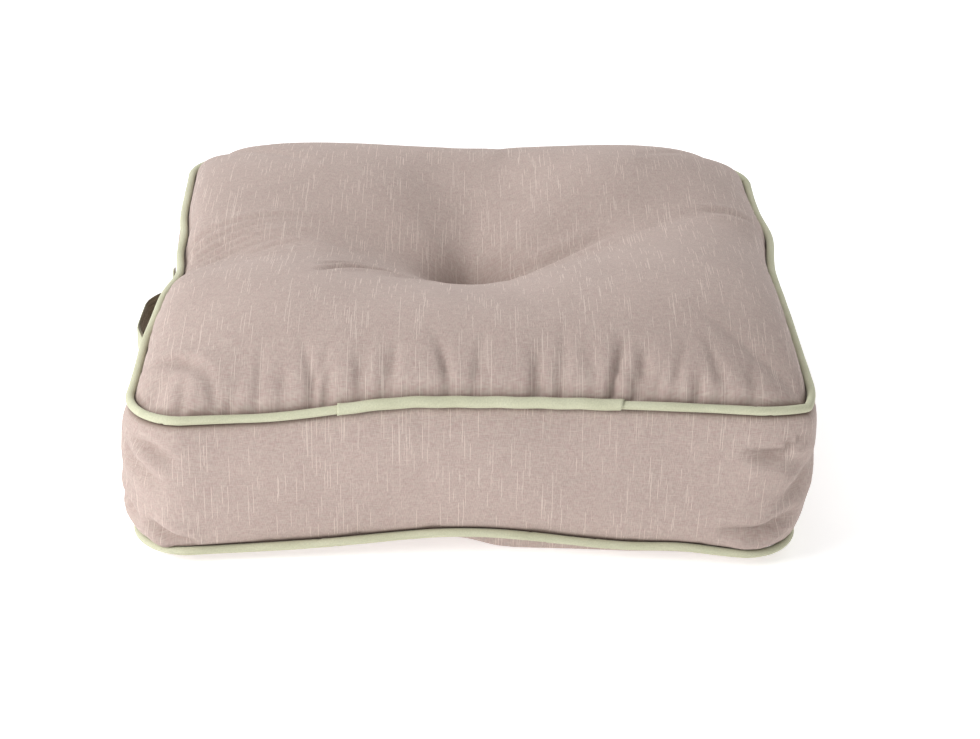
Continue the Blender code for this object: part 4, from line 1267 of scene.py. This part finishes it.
def build_button(name, node, upward):
    """A covered button: a domed cap with the cloth gathered under its rim."""
    low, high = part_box(node)
    radius = (high.x - low.x) / 2 + 0.0002
    middle_x, middle_y = (low.x + high.x) / 2, (low.y + high.y) / 2
    foot = low.z if upward > 0 else high.z
    height = high.z - low.z
    segments, rings = 72, 13
    rim, rim_height, pleats = 0.25, 0.0008, 18
    points = []
    # from the rim's underside out, round the rim and up over the dome
    for share in np.arange(rings) / rings:
        if share < rim:
            reach = radius * (0.70 + 0.30 * math.sin(share / rim * math.pi / 2))
            rise = -0.0004 + 0.0012 * (share / rim) ** 2
        else:
            turn = (share - rim) / (1 - rim) * math.pi / 2
            reach = radius * math.cos(turn) ** 0.85
            rise = rim_height + (height - rim_height) * math.sin(turn)
        for spot in range(segments):
            angle = spot / segments * 2 * math.pi
            pleat = 0.00022 * math.cos(angle * pleats) * max(0.0, 1 - share * 1.8)
            points.append((middle_x + (reach + pleat) * math.cos(angle),
                           middle_y + (reach + pleat) * math.sin(angle),
                           foot + rise * upward))
    faces, _ = quads(rings, segments)
    crown, under = len(points), len(points) + 1
    points += [(middle_x, middle_y, foot + height * upward), (middle_x, middle_y, foot)]
    last = (rings - 1) * segments
    for spot in range(segments):
        after = (spot + 1) % segments
        faces += [(last + spot, last + after, crown), (after, spot, under)]
    button = add_mesh(name, points, faces, plan_uvs(points, faces, 1, 9))
    return finished(button, linen_button)


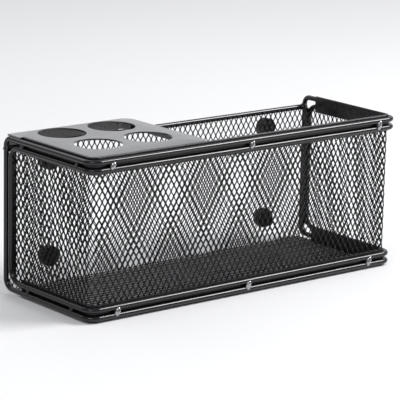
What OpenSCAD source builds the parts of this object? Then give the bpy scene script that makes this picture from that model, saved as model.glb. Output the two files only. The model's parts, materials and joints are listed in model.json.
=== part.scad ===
// Magnetic desk organizer: a wire-framed basket of expanded metal with a marker
// plate over its left third and four round magnets on its back.
// X runs along the length, Y from the front to the back, Z up.
// The origin is the middle of the base, under the centre of the outer box.

/* [Wire frame] */
// Length between the centres of the left and right wires
frame_w = 205; // [180:1:260]
// Depth between the centres of the front and back wires
frame_d = 74.5; // [70:0.5:100]
// Height between the centres of the lowest and highest wires
frame_h = 80; // [70:1:110]
// Diameter of the round wire
wire_d = 2.8; // [2:0.1:3.4]
// Distance between the centres of the two parallel wires
pair_gap = 4.3; // [3.6:0.1:5]
// Radius of the wire's front corners, seen from above
corner_r = 5.5; // [5:0.5:14]
// Radius of the outer wire's bends at the top back corners
outer_top_r = 4; // [3:0.5:7]
// Radius of the inner wire's bends at the top back corners
inner_top_r = 6; // [4:0.5:8]
// Radius of the outer wire's bends at the bottom back corners
outer_low_r = 5.5; // [3:0.5:7]
// Radius of the inner wire's bends at the bottom back corners
inner_low_r = 8; // [4:0.5:8]

/* [Rim bands] */
// Height of each folded band
rim_h = 9; // [7:0.5:12]
// How far a band stands past the wires, up or down
rim_lip = 1; // [0.4:0.1:1.6]
// Thickness of the strip that a band is folded from
strip_t = 0.5; // [0.4:0.1:0.8]
// Distance from the bands' ends to the back wires' centres
band_end_gap = 12.3; // [12.3:0.1:16]

/* [Back edge strips] */
// Depth of the strips folded over the back edges of the sides
back_strip_w = 3.4; // [2.4:0.1:6]
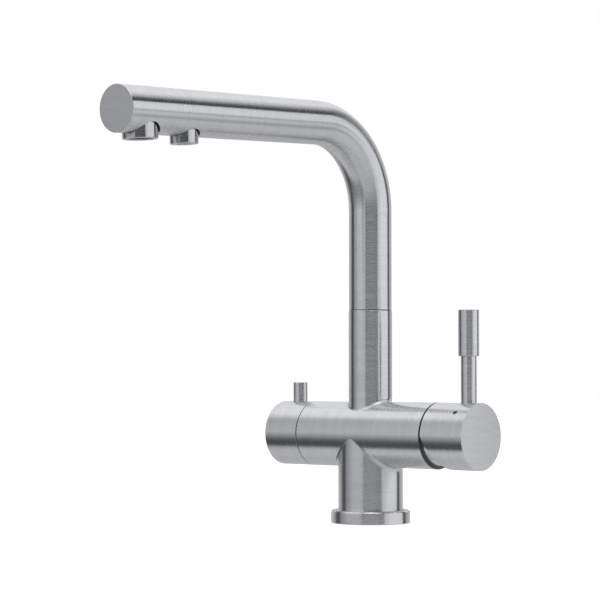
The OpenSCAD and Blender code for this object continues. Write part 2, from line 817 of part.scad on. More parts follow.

**********

Aim.
Output the data above exactly, please, line for line.

Final result.
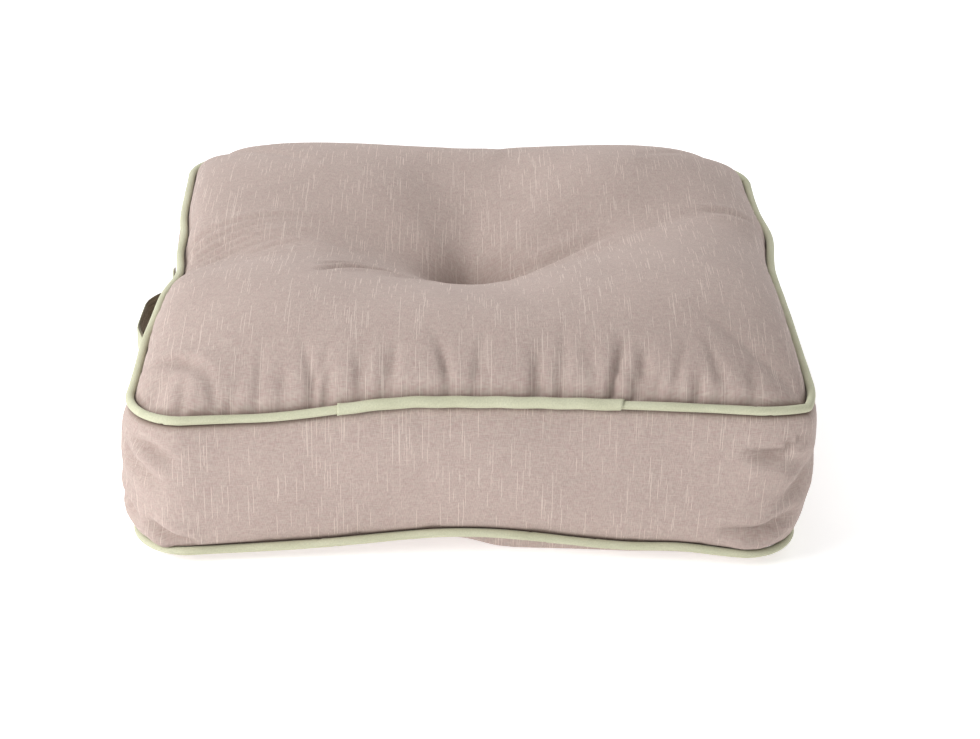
Continue the Blender code for this object: part 4, from line 1267 of scene.py. This part finishes it.
def build_button(name, node, upward):
    """A covered button: a domed cap with the cloth gathered under its rim."""
    low, high = part_box(node)
    radius = (high.x - low.x) / 2 + 0.0002
    middle_x, middle_y = (low.x + high.x) / 2, (low.y + high.y) / 2
    foot = low.z if upward > 0 else high.z
    height = high.z - low.z
    segments, rings = 72, 13
    rim, rim_height, pleats = 0.25, 0.0008, 18
    points = []
    # from the rim's underside out, round the rim and up over the dome
    for share in np.arange(rings) / rings:
        if share < rim:
            reach = radius * (0.70 + 0.30 * math.sin(share / rim * math.pi / 2))
            rise = -0.0004 + 0.0012 * (share / rim) ** 2
        else:
            turn = (share - rim) / (1 - rim) * math.pi / 2
            reach = radius * math.cos(turn) ** 0.85
            rise = rim_height + (height - rim_height) * math.sin(turn)
        for spot in range(segments):
            angle = spot / segments * 2 * math.pi
            pleat = 0.00022 * math.cos(angle * pleats) * max(0.0, 1 - share * 1.8)
            points.append((middle_x + (reach + pleat) * math.cos(angle),
                           middle_y + (reach + pleat) * math.sin(angle),
                           foot + rise * upward))
    faces, _ = quads(rings, segments)
    crown, under = len(points), len(points) + 1
    points += [(middle_x, middle_y, foot + height * upward), (middle_x, middle_y, foot)]
    last = (rings - 1) * segments
    for spot in range(segments):
        after = (spot + 1) % segments
        faces += [(last + spot, last + after, crown), (after, spot, under)]
    button = add_mesh(name, points, faces, plan_uvs(points, faces, 1, 9))
    return finished(button, linen_button)


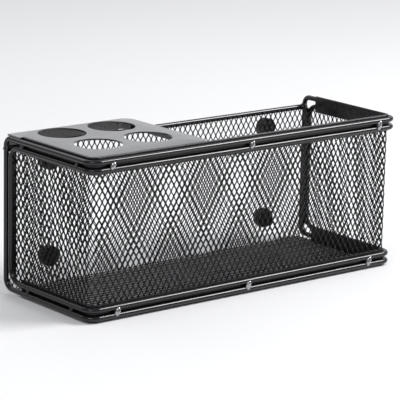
What OpenSCAD source builds the parts of this object? Then give the bpy scene script that makes this picture from that model, saved as model.glb. Output the two files only. The model's parts, materials and joints are listed in model.json.
=== part.scad ===
// Magnetic desk organizer: a wire-framed basket of expanded metal with a marker
// plate over its left third and four round magnets on its back.
// X runs along the length, Y from the front to the back, Z up.
// The origin is the middle of the base, under the centre of the outer box.

/* [Wire frame] */
// Length between the centres of the left and right wires
frame_w = 205; // [180:1:260]
// Depth between the centres of the front and back wires
frame_d = 74.5; // [70:0.5:100]
// Height between the centres of the lowest and highest wires
frame_h = 80; // [70:1:110]
// Diameter of the round wire
wire_d = 2.8; // [2:0.1:3.4]
// Distance between the centres of the two parallel wires
pair_gap = 4.3; // [3.6:0.1:5]
// Radius of the wire's front corners, seen from above
corner_r = 5.5; // [5:0.5:14]
// Radius of the outer wire's bends at the top back corners
outer_top_r = 4; // [3:0.5:7]
// Radius of the inner wire's bends at the top back corners
inner_top_r = 6; // [4:0.5:8]
// Radius of the outer wire's bends at the bottom back corners
outer_low_r = 5.5; // [3:0.5:7]
// Radius of the inner wire's bends at the bottom back corners
inner_low_r = 8; // [4:0.5:8]

/* [Rim bands] */
// Height of each folded band
rim_h = 9; // [7:0.5:12]
// How far a band stands past the wires, up or down
rim_lip = 1; // [0.4:0.1:1.6]
// Thickness of the strip that a band is folded from
strip_t = 0.5; // [0.4:0.1:0.8]
// Distance from the bands' ends to the back wires' centres
band_end_gap = 12.3; // [12.3:0.1:16]

/* [Back edge strips] */
// Depth of the strips folded over the back edges of the sides
back_strip_w = 3.4; // [2.4:0.1:6]
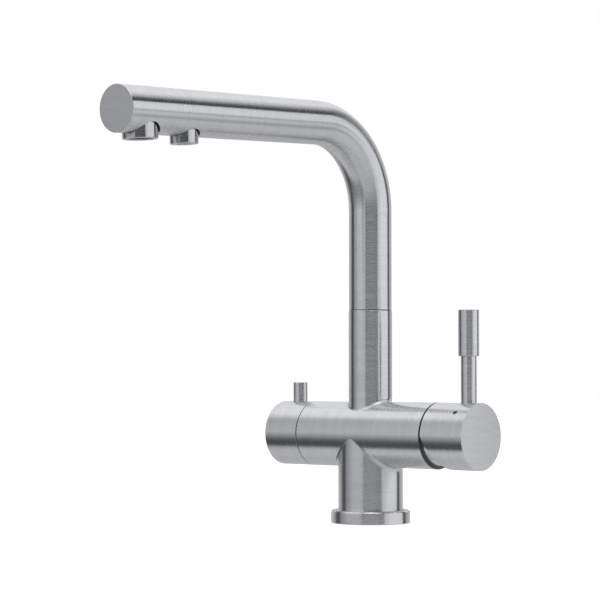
The OpenSCAD and Blender code for this object continues. Write part 2, from line 817 of part.scad on. More parts follow.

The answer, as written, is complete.